The University of Central Asia will be a private, autonomous, not-for-profit,
international institution of higher education focusing on interdisciplinary teaching and
research in development issues affecting mountain societies and the needs of peoples and
cultures of mountain region across Central Asia and elsewhere.

Almost thirty million people, many of who seek their livelihoods along the Silk Route,
on the earth’s highest mountain ranges stretching from Western China to the Southern
Caucasus, will benefit from the new university. With its location where the Altai, Tien
Shan, Pamir, Karakorum, and Hindu Kush mountain ranges converge, the University will serve
people in the mountainous parts of Kazakhstan, the Kyrgyz Republic, China, Uzbekistan,
Tajikistan, Iran, and countries in South Asia.

Over the past quarter-century, the AKDN has initiated educational programmes and
institutions in the developing and developed worlds in collaboration with Harvard
University, the Karolinska Institute, the Massachusetts Institute of Technology, McGill
University, McMaster University, the University of Oxford and the University of Toronto,
among others. An international commission of mountain experts, academicians and regional
specialists that included CACI Chairman Dr. S. Frederick Starr, recommended the
establishment of the university. The University will help turn the mountains that divide
the nations and territories of Central Asia into the links that unite its peoples and
economies in a shared endeavour to improve their future wellbeing.
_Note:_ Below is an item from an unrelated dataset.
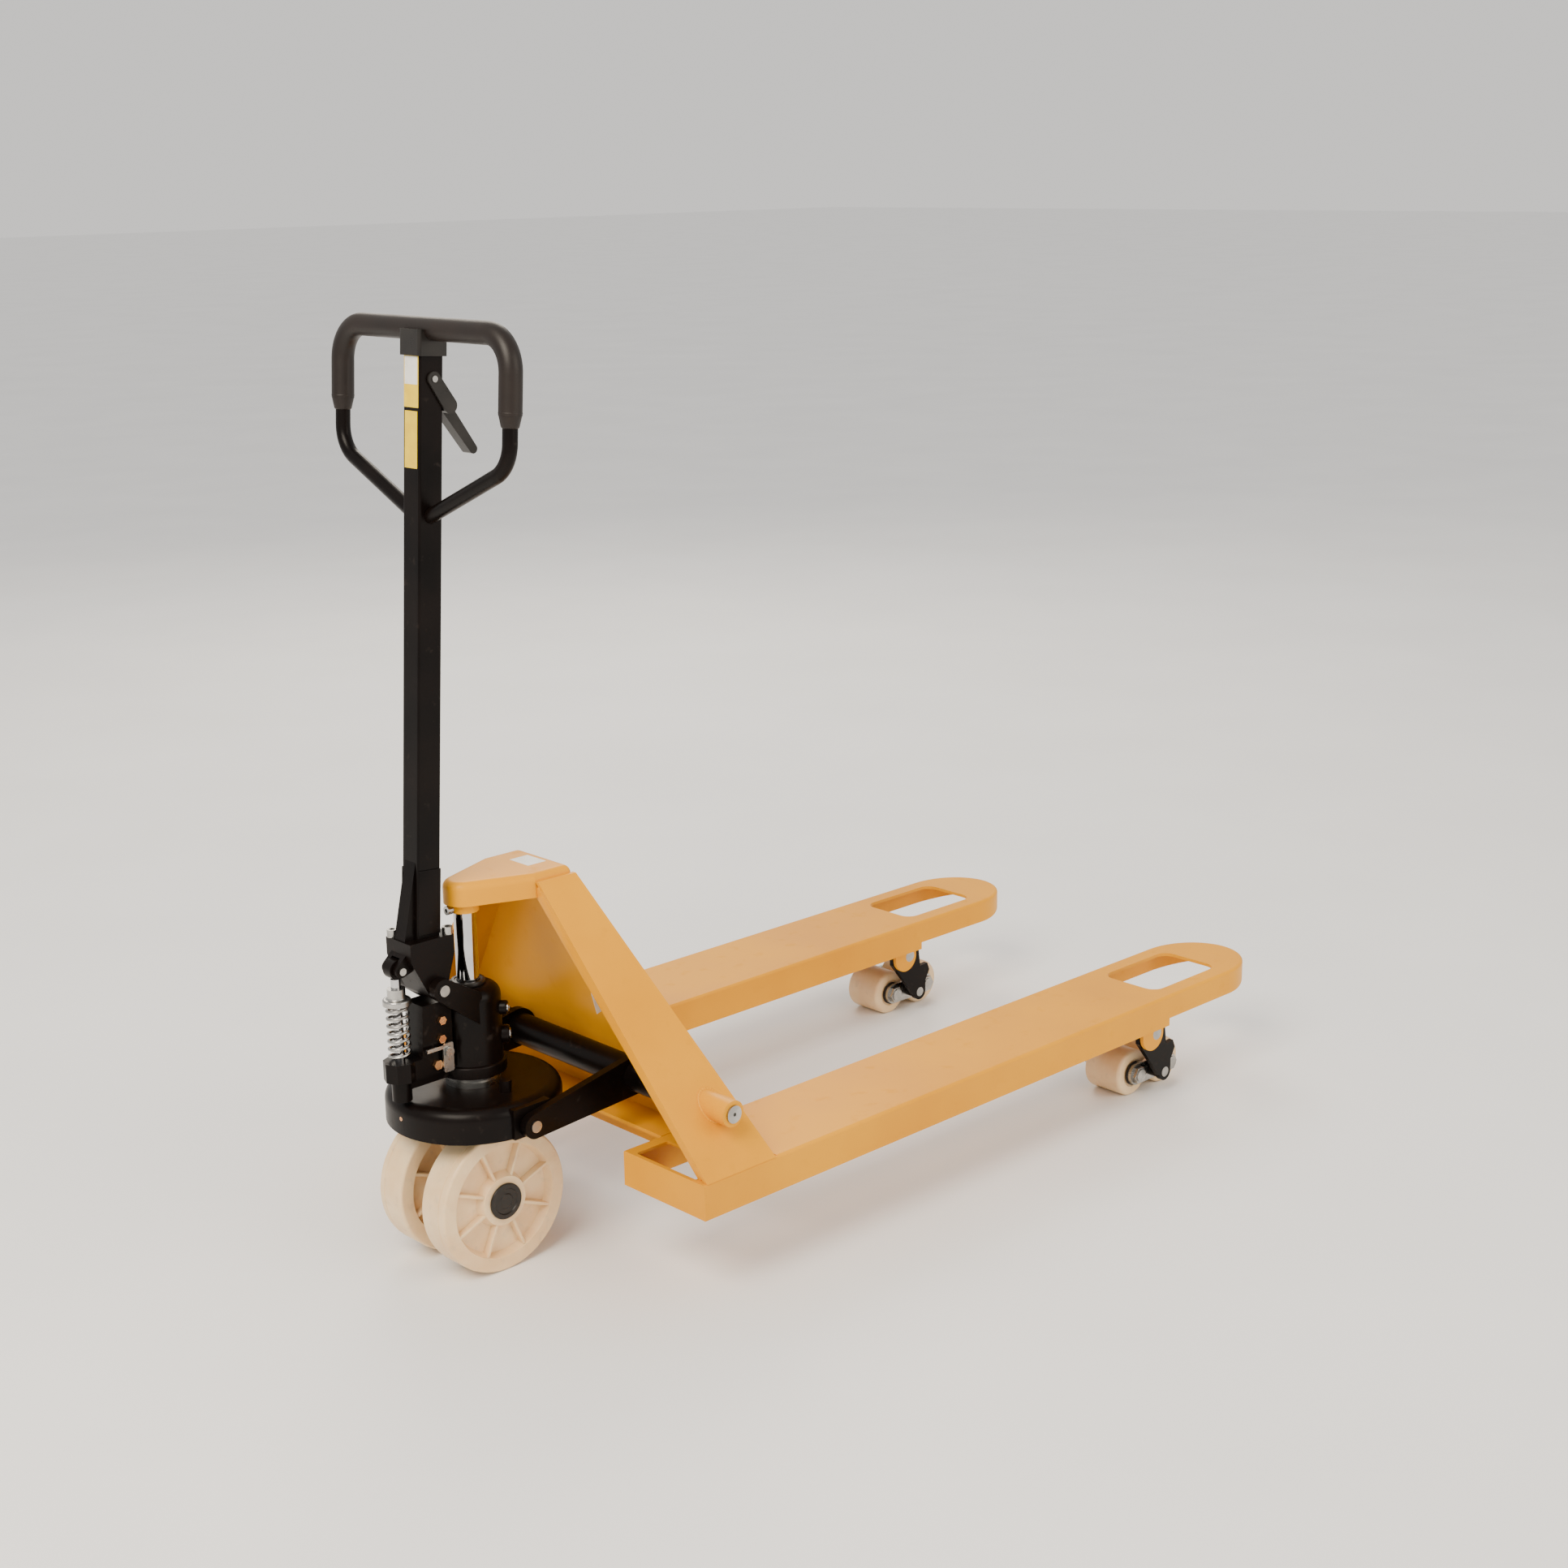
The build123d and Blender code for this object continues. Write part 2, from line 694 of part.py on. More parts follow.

The university’s
charter, academic standards, curricula, faculty and students, academic partnerships and
linkages will be international.

The University will not include a faculty of theology. The University will emphasize
distance learning, the use of information and computer technologies, and create satellite
facilities and programs across the region. Students, faculty and staff will be recruited
on merit. The first programs will be in Continuing Education to upgrade professional
skills. English will be the primary medium of instruction in the post-graduate and
graduate programs. The post-graduate program will foster research on issues critical to
sustainable development such as geology of mountains and mining, hydrology, seismology,
mountain ecology, natural resource management, high-altitude agriculture and development
economics. An interdisciplinary residential undergraduate program will cover a wide range
of subjects such as forestry, environmental engineering, disaster management, agronomy,
civil engineering, mining, energy, computer sciences, economics, business, accounting,
sociology, regional languages, anthropology, history, philosophy and ethics.